É covardia pra mim, porque eu posso, todo esquematizado, desistir. Em vários níveis. A burocracia, o sistema, a corrupção, a estatística, a gramática, a universidade, a seriedade: estão desde o ato de acordar com despertador até votar no 12, 13, 15 ou nulo, e além – até fazer amor de frente ou de lado – até escrever em parágrafos ou versos – até ver um filme e se emocionar ou criticá-lo  - até um aperto de mão depois de uma fala – até um xis marcado numa questão de prova – até escolher duma lista uma profissão – até escolher um nome de um bebê – até substituir vírgulas por travessões – até sorrir, sonhar, beijar, cheirar, amar. {Desistir de tudo isso?!}

O que é – senão política – amar, cheirar, beijar, sonhar, sorrir, acordar com despertador, do próprio jeito? O que é ter a audácia de despertar sem o despertador? De amar sem nomes, talvez sem Amor, de beijar os sonhos, cheirar os sorrisos, trocar verbos por substantivos, não por tendência modernista, mas pela mais pura, ingênua, inlapidada, expontânea vontade de ser tudo aquilo que parecemos desde sempre ter sido feitos para ser? O que é a política, senão a na veracidade dessa vontade – o abandono à sinceridade do querer (e do não querer também!)?

Eu, animal preso na interseção entre selvageria e ortodoxia, poeta que pinta com a matemática, músico-burocrata, desenhistabailarino, que sou eu? que devo fazer eu? senão potencializar – não um ou outro – mas o poder que reside no exato fato de eu ser ambos, de eu ligar os dois! Eu sou ponte. Eu sou anfíbio.

Eu sou ponte que liga este a um mundo melhor. Com toda a ciência de que um mundo melhor inexiste. Com toda ciência de que eu não ligo nada. E que trabalho mais grato poderia haver que o de ser ponte invisível inefável inútil? Irresponsável.
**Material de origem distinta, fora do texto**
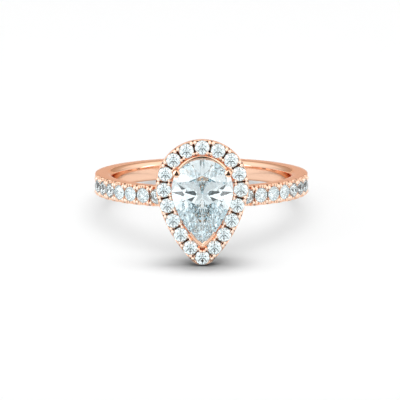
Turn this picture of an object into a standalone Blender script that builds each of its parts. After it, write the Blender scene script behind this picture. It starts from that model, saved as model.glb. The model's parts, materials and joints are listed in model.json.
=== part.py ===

Eu sou esse meio caminho entre o que há de mais anárquico e o mais autoritário. Eu sou porta-bandeira do novo, escalador de uma montanha que, sim, uma montanha que já existe! mas que nem por isso não deve ser escalada. Eu não preciso criar uma montanha nova – mas lá de cima, eu poderei ajudar tanto mais a criar montanhas, a destruí-las quando assim for objetivo, e outros a escalá-las, (no meu dever de professor que tanto almejo).

Um cargo público, de economia, direito e burocracia – pode ser um passo. Talvez absolutamente necessário para que eu possa continuar respirando o ar da forma que eu quero respirar. Um cargo político – pode ser uma experiência. Um servo do Estado rebelde e anarquista, sorrateiro e delinqüente, que tem nas mãos, não a democracia, a liberdade e os direitos - mas a inteligência, a vontade e os meios; um sentimento de diplomacia e de pátria que vai muito além das relações internacionais ou do nacionalismo – mas um agente diplomático entre seres humanos (não entre interesses), um sentimento de pertencimento (não a um país) ao mundo e a todos aqueles que se pretendem também políticos, hasteadores de bandeiras das montanhas do mundo todo.

Sou eu, voz de uma onda, degrau de uma escada. Animal político a levar (o que? sei lá!) ao mundo. Porque é isso que eu sou: um pedreiro, mexendo o concreto, aplicando asfalto. Preparando-te a estrada. Não me menosprezes: não deixes de decolar. Tu, que lês, talvez, o meu segundo texto mais sério.